Consider a hypothetical FMEA for a transplant service. Consider two error events:

  1. patient infection after surgery – an observed error
  2. organ selected with incorrect blood type – a potential error

If one goes through the entire service, it is likely that the number of observed error events will cause a ranking problem. Ranking is important because there are limited funds for which to apply to mitigations. So even though selection of an organ with the wrong blood type may have never occurred, it is possible that the selection process is flawed and could benefit from mitigations. Yet, it is also possible that this will not occur because the focus is on observed errors. Hence, one should perform both FMEA and FRACAS, as indicated in Figure 1. This reduces the likelihood of ranking problems since the FMEA will focus on potential problems and the FRACAS will focus on observed problems.

A challenge with FMEAs

As indicated in the above table under “purpose”, use of FMEA is intended to affect the design of a process. Yet, in the medical diagnostics industry, an FDA required hazard analysis for instrument systems (a fault tree / FMEA for hazards) was at times merely a documentation of an existing design.

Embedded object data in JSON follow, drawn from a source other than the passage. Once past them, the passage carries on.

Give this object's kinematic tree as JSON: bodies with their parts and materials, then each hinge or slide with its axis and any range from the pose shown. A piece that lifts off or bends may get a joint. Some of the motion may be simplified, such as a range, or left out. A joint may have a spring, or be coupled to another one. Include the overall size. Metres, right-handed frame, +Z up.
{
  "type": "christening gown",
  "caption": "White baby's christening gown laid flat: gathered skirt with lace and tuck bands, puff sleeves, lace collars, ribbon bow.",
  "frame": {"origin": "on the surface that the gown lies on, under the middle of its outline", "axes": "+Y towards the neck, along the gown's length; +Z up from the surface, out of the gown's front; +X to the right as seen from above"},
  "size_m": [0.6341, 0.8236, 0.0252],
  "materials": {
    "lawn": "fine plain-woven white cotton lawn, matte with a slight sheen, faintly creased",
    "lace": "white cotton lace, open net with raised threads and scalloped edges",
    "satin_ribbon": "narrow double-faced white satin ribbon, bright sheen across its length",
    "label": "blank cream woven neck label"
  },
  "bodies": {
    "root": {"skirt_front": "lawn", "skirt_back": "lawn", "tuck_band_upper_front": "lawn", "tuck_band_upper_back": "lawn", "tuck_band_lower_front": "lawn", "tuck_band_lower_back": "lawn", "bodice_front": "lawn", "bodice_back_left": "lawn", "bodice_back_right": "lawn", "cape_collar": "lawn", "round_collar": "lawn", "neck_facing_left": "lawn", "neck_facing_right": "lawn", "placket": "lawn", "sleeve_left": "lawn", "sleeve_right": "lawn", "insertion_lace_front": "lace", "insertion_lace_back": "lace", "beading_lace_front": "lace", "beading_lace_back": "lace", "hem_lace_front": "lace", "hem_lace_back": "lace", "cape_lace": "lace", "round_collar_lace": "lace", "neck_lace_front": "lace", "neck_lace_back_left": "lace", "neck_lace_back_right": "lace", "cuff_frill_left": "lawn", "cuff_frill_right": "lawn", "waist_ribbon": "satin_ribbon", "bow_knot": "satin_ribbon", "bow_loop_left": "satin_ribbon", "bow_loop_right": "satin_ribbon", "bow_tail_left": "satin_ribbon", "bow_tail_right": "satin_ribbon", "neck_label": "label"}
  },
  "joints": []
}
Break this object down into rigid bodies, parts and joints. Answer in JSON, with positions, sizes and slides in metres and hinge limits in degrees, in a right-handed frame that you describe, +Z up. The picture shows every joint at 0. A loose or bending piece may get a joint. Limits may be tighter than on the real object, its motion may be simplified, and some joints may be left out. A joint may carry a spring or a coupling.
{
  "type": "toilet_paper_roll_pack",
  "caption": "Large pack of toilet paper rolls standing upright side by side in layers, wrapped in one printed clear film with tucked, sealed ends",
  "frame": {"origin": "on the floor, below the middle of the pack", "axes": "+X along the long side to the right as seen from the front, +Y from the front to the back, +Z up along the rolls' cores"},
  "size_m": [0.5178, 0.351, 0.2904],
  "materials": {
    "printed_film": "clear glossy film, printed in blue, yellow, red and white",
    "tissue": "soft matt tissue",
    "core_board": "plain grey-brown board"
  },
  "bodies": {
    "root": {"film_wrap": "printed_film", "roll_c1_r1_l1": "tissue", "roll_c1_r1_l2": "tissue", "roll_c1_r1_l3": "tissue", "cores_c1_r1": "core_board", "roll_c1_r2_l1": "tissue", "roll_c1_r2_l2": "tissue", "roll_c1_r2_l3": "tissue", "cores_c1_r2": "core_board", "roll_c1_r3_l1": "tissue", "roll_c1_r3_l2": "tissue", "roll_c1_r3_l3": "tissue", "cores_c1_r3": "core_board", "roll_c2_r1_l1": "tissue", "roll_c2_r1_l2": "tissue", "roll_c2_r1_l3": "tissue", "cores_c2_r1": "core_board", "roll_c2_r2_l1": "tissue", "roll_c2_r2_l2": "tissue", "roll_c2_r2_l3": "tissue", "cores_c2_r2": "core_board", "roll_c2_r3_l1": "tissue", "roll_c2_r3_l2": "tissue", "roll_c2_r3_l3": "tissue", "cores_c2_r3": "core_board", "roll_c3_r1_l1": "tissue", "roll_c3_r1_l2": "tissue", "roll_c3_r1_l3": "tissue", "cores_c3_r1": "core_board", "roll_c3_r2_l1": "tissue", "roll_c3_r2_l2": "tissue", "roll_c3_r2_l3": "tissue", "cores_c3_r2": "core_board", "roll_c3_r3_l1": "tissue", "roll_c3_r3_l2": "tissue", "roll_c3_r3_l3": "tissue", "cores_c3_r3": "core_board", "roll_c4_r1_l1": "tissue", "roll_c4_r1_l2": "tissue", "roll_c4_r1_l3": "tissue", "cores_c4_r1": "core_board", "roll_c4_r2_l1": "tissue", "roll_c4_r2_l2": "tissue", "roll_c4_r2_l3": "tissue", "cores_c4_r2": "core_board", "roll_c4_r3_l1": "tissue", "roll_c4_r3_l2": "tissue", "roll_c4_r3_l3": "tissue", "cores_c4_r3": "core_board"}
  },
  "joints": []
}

The same issue exists for FMEAs in hospitals, since many FMEAs will be performed for existing processes.


  1. Berwick, DM. Errors Today and Errors Tomorrow NEJM 2003;348:2570-2572.
  2. Krouwer, JS. There is nothing wrong with the concept of a root cause. Int J Qual Health Care 2004;16:263.
  3. Mil-Std 2155, available at http://www.barringer1.com/mil_files/MIL-STD-2155.pdf
  4. Krouwer, JS. Using a Learning Curve Approach to Reduce Laboratory Error, Accred. Qual. Assur., 7: 461-467 (2002) available at http://krouwerconsulting.com/KrouwerLearningCurve.pdf

1The graphical structure imposed by a fault tree increases the likelihood that a FMEA will be more complete, since a FMEA is basically an unordered list in a table.